This article in The Scotsman has been doing the rounds on twitter this evening. It's the tragic story of a talented writer who has been having a savage time, and killed himself because his benefits were to be cut.
As a left liberal, the progress of the parliament is troubling me. I am finding the cuts in housing benefit, and rise in VAT (for example) hard to swallow even if I try to justify it with pointing out the compromises we've managed to lever out of our coalition partners like the 10% rise in capital gains tax. I do think it's the job of the opposition and the press to hold the government to account on these issues and judge them by results. I think this very important as public opinion and strong enough pressure may strengthen the case of those in the coalition who would like to see policy remain as fair as possible in the face of some damn ugly ideology coming from the right.
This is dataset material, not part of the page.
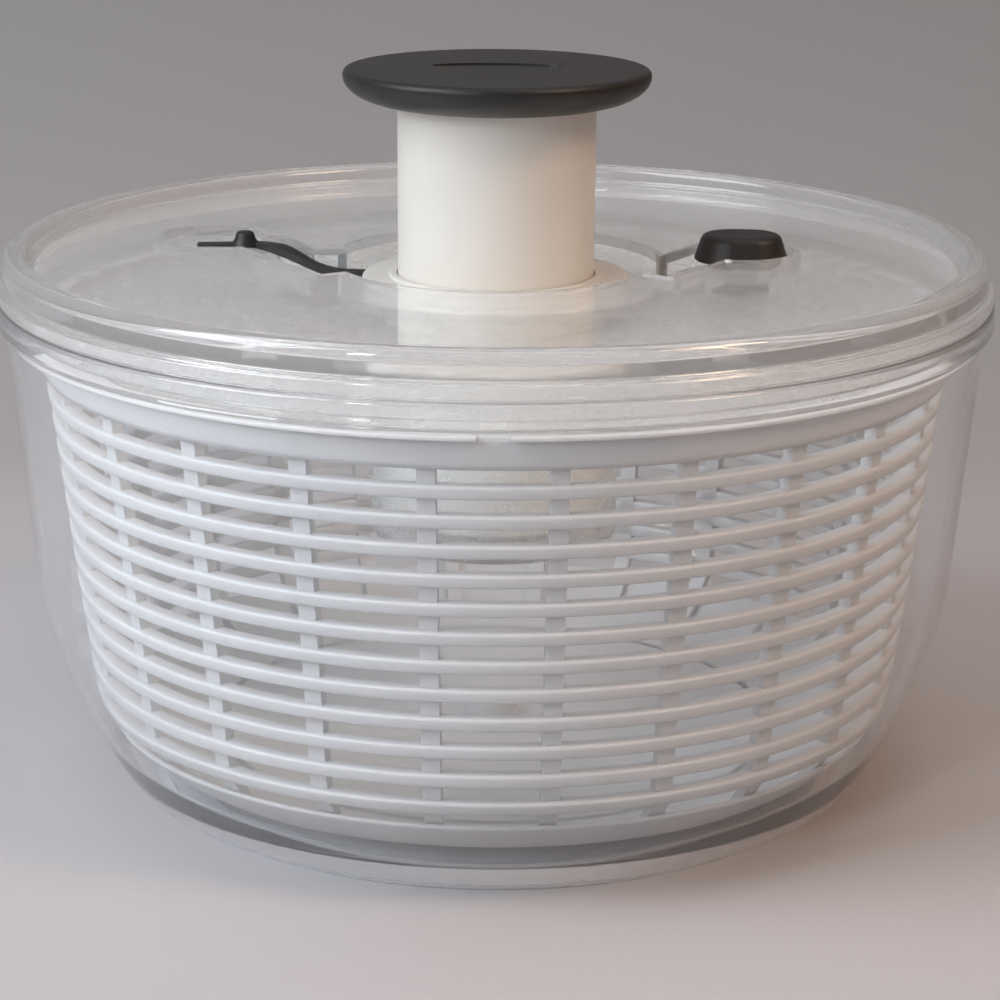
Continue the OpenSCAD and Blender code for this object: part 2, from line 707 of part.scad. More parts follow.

However, this story does nothing to help that case as it's pure screaming hyperbole. Life on benefits is brutal, and the bureaucracy and hoop-jumping involved in justifying your uselessness enough to get helped to survive when you can't support yourself is depressing even for the strongest of souls. But that's nothing new. It has been ever thus. This guy's death can't be linked to any action of the current government as reforms don't come into force yet, and weren't even announced until the day of the funeral.
Paul Reekie's death was horrible, and it's certainly a sobering reminder of the responsibility the government has to protect and support the most vulnerable. In my view though, it's nothing short of cynically disingenuous to suggest (as the deceased's social circle, this journalist, and the left-activists who have been reposting the link have done) that the current administration is directly to blame. To really believe that this "wouldn't have happened under Labour", you'd have to be quite astoundingly unaware of life at the sharp end over the last few years when the supposed progressives were running the show. In case you need reminding, the gap between rich and poor in this country, in terms of education (education education), health, and income disparity, WIDENED in the thirteen years the last government held power.
It's pretty sick to use someone's death as a means of political pointscoring, and will turn people off listening and taking it seriously when *fair* and damning commentary is made.